Volatility Will Go On in World's Largest Cocoa Supplier 

International shipping companies have resumed deliveries of cocoa from the Ivory Coast, the world’s largest supplier of the bean, easing supply concerns that pushed the price to record highs in March. However, analysts say the commodity will remain volatile for the foreseeable future.

Harvested cocoa beans
Jeremy Horner | Photographer's Choice |Getty Images
Harvested cocoa beans

The Ivory Coast supplies around 40 percent of the world’s cocoa but a protracted political crisis, which spilled over into widespread violence earlier this year, saw deliveries halted.

Presidential elections in November 2010 led to a stalemate, with incumbent president Laurent Gbagbo refusing to relinquish power to the challenger, Alassane Ouattara, who was declared the winner by international observers. The deadlock was finally broken on April 11 2011, when forces loyal to Ouattara stormed the presidential palace and arrested Gbagbo.
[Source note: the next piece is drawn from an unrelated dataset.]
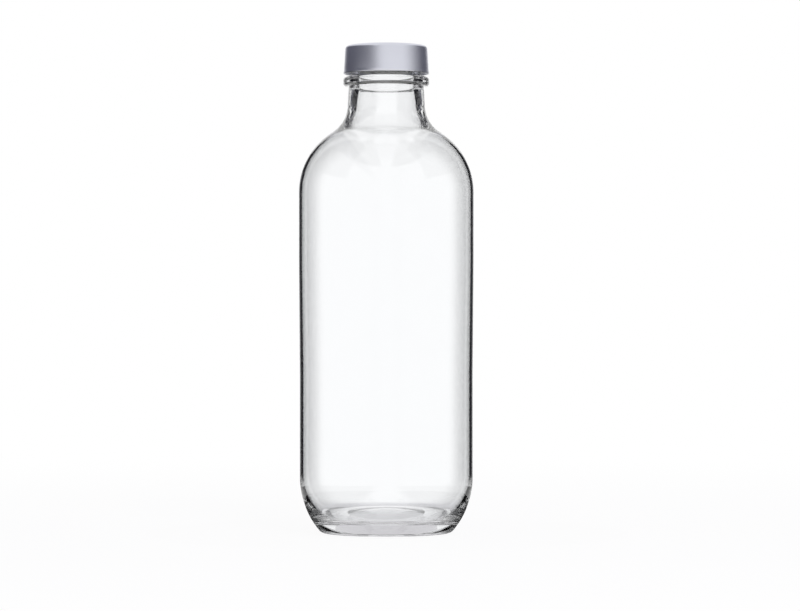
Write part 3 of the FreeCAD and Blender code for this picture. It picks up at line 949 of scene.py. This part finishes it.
def make_cards(settings):
    """The dark cards on both sides, which draw the edges of the glass and of the cap.

    Cards that overlap hang a millimetre apart, because a ray meets only one in each plane.
    """
    level, top_level, any_number = settings.flag_level, settings.top_level, 99
    near, behind = (-30, -8), (-70, -65)
    cards = []
    for side, end in ((-1, "left"), (1, "right")):
        first, second, third, fourth = [
            side * (settings.flag_distance + step * MM) for step in range(4)
        ]
        top_front = (-300, -20) if side < 0 else (-65, 15)
        cards += [
            make_card(f"{end}_near_card", first, settings, level, heights=(0, 208), front=near,
                      back=(40, 130), surfaces=(0, 2), gap=(0, 6, 14, 27)),
            make_card(f"{end}_far_card", second, settings, level, heights=(0, 190),
                      front=(33, 79), back=(168, 170), surfaces=(3, any_number)),
            make_card(f"{end}_neck_card", first, settings, level, heights=(208, 232), front=near,
                      back=(68, 70), surfaces=(0, 0)),
            make_card(f"{end}_shoulder_card", third, settings, level, heights=(190, 250),
                      front=behind, back=(238, 240), surfaces=(1, any_number)),
            make_card(f"{end}_throat_card", third, settings, level, heights=(250, 300),
                      front=behind, back=(68, 70), surfaces=(1, any_number)),
            make_card(f"{end}_sweep_card", fourth, settings, top_level, heights=(250, 285),
                      front=behind, back=(298, 300), surfaces=(1, 2)),
            make_card(f"{end}_crown_card", fourth, settings, level, heights=(285, 330),
                      front=behind, back=(298, 300), surfaces=(1, 2)),
            make_card(f"{end}_top_card", first, settings, top_level, heights=(232, 275),
                      front=top_front, back=(68, 70), surfaces=(0, 0)),
        ]
    return cards


def make_back_card(settings):
    """A pale card standing behind the foot, met where the thick base mirrors the backdrop."""
    away, width, height = 300 * MM, 520 * MM, 220 * MM
    card = add_plane("back_card", FACING_FRONT, (width, 1, height), (0, away, height / 2))
    bpy.ops.object.mode_set(mode="OBJECT")
    shader = own_material(card, "back_card")
    mirrored, passed = shader.light_path("Glossy Depth", "Transmission Depth")
    met = mirrored.above(0.5) * passed.counts(2, 2)
    glow_where(shader, met, settings.back_tint, settings.back_level)
    hide_from_view(card)
    return card


def make_floor_flag(settings):
    """A disc round the foot, dark at the sides, met only by rays that a surface has mirrored."""
    over_floor, dark_from, dark_to = (0, 0, -0.02 * MM), 20 * MM, 32 * MM
    bpy.ops.object.select_all(action="DESELECT")
    bpy.ops.mesh.primitive_circle_add(
        vertices=96, radius=settings.foot_flag, fill_type="NGON", location=over_floor
    )
    bpy.ops.object.transform_apply(location=True)
    flag = start_edit("foot_card")
    bpy.ops.mesh.select_all(action="SELECT")
    bpy.ops.mesh.inset(thickness=settings.foot_flag * 0.2)
    bpy.ops.object.mode_set(mode="OBJECT")
    shader = own_material(flag, "foot_card")
    mirrored = shader.light_path("Glossy Depth")[0]
    x = shader.axes(shader.place())[0]
    met = mirrored.above(0.5) * x.size().ramp(dark_from, dark_to)
    glow_where(shader, met, (1, 1, 1), settings.foot_level)
    hide_from_view(flag)
    return flag


def make_world(settings):
    """White to the rays that see the background, and a plain light to the rest."""
    world = bpy.data.worlds.new("white_studio")
    bpy.context.scene.world = world
    shader = Shader(world)
    seen = bright_rays(shader)
    strength = seen + (1.0 - seen) * settings.fill
    background = shader.node(
        "ShaderNodeBackground", None, {"Color": (1, 1, 1, 1), "Strength": strength}
    )
    shader.node("ShaderNodeOutputWorld", None, {"Surface": background})


def aim(thing, target):
    """Turns the lamp or the camera towards a point."""
    thing.rotation_euler = (target - thing.location).to_track_quat("-Z", "Y").to_euler()


def make_lamp(settings):
    """One soft lamp on the right, which matt surfaces take light from and glass doesn't mirror."""
    bpy.ops.object.light_add(type="AREA", location=(0.5, -1.2, 0.9))
    lamp = bpy.context.object
    lamp.name = "soft_key"
    lamp.data.shape = "RECTANGLE"
    lamp.data.size = 0.5
    lamp.data.size_y = 0.8
    lamp.data.energy = settings.key
    lamp.visible_glossy = False
    lamp.visible_transmission = False
    aim(lamp, Vector((0, 0, 0.15)))


def make_camera():
    """The camera, far off at under half the bottle's height, with the bottle left of its middle."""
    aside, away, eye_height, aim_height = 6.85 * MM, 1492 * MM, 104.5 * MM, 113.4 * MM
    bpy.ops.object.camera_add(location=(aside, -away, eye_height))
    camera = bpy.context.object
    camera.data.lens = 134.3
    aim(camera, Vector((aside, 0, aim_height)))
    bpy.context.scene.camera = camera


class BOTTLE_OT_studio(Operator):
    """Lay the pale floor, hang the cards and set the lamp and the camera"""

    bl_idname = "bottle.studio"
    bl_label = "Studio"

    def execute(self, context):
        settings = context.scene.bottle_studio
        make_camera()
        make_world(settings)
        make_floor(settings)
        make_floor_flag(settings)
        make_cards(settings)
        make_back_card(settings)
        make_lamp(settings)
        context.scene.view_settings.view_transform = "Standard"

        # Light crosses the glass many times before it leaves the base or the neck.
        many = 32
        light_paths = context.scene.cycles
        light_paths.max_bounces = many
        light_paths.glossy_bounces = many
        light_paths.transmission_bounces = many
        return {"FINISHED"}


class BOTTLE_PT_panel(Panel):
    bl_label = "Bottle"
    bl_idname = "BOTTLE_PT_panel"
    bl_space_type = "VIEW_3D"
    bl_region_type = "UI"
    bl_category = "Bottle"

    def draw(self, context):
        for group, settings in SETTINGS.items():
            box = self.layout.box()
            for key in settings.__annotations__:
                box.prop(getattr(context.scene, group), key)
        for step in STEPS:
            self.layout.operator(step.bl_idname)


STEPS = (BOTTLE_OT_glass, BOTTLE_OT_liner, BOTTLE_OT_insert, BOTTLE_OT_shell, BOTTLE_OT_studio)
CLASSES = (*SETTINGS.values(), *STEPS, BOTTLE_PT_panel)


def register():
    for item in CLASSES:
        bpy.utils.register_class(item)
    for name, settings in SETTINGS.items():
        setattr(bpy.types.Scene, name, PointerProperty(type=settings))


def unregister():
    for name in SETTINGS:
        delattr(bpy.types.Scene, name)
    for item in reversed(CLASSES):
        bpy.utils.unregister_class(item)


def main():
    register()
    bpy.ops.bottle.glass()
    bpy.ops.bottle.liner()
    bpy.ops.bottle.insert()
    bpy.ops.bottle.shell()
    bpy.ops.bottle.studio()


if __name__ == "__main__":
    main()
In March, when the deadlock appeared to be descending into full-scale civil war, London Cocoa futures ran up to £2,400 ($3,965) per ton as investors priced in political risk and speculators tried to hook onto the market’s rise. Prices have now dipped to late 2010 levels at around £1,900 per ton.

The international community resorted to economic measures to try to undermine Gbagbo. The European Union imposed sanctions designed to halt the export of cocoa, the incumbent’s principal source of revenue. The lifting of the ban and the resumption of shipments marks a return to relative normality.

“The fact that we are now seeing ships leaving should reassure the market that the infrastructure is working,” Brenda Sullivan, head of research at Sucden Financial told CNBC.com. “We’ve had confirmation that the mechanics are working.”

There are 500,000 tons of cocoa waiting in port in the main export hubs of Abidjan and San Pedro, and a further 300,000 tons still on trees waiting for processing, according to analyst estimates.

The political strife had led to considerable speculation and volatility, Keith Flury, senior commodity analyst at Rabobank International said. “That’s going to simmer down. But I don’t think it’s going to be a calm and settled market.”

Information on the state of the cocoa industry in the country is scarce, noted Flury, who said that the Ivory Coast has been “a little bit of a black box”.

However, the fact that the financial sector largely ceased to function during the past month of crisis as sanctions bit and Gbagbo’s government attempted to nationalize international institutions will reduce farmers’ ability to bring in crops and to invest in inputs for the next season.

Damage Already Done?

Banks are reopening – Reuters reports that Sociéte Générale will resume operations from Thursday – but the damage may have already been done.

Although political tensions came to a head towards the end of 2010, the country’s last civil war ended in 2003 with the de facto division of the Ivory Coast into north and south.

Gbagbo’s mandate to rule expired in 2005, but he continued to delay elections for a further five years. Investors shied away from the country during that period, and the cocoa sector received insufficient backing. Plantations have aged and become less productive, and some infrastructure has deteriorated.

Short-term drivers are bearish, due to the effects of the existing Ivorian surplus reaching the market and the strong mid-crop, but this will only last until the beginning of the next season in October, Kona Haque, commodity strategist at Macquarie Bank, told CNBC.com.

“West Africa had really good crops because of La Niña,” Haque said. “We’re not expecting another La Niña next year. We expect the longer-term decline trend to be resumed from next season onwards.”

“There are some replanting initiatives taking place, but for every new tree that’s planted there are several hundred getting older and producing less,” She added. “We see a three-to-four- year period of it getting worse before it gets better.”

Unless other countries can bring supplies on stream, exposure to the Ivory Coast means that the combination of residual political tension and long-term decline will continue to rock markets.

"I don’t think you’re going to see non-volatile prices for some time,” Haque said.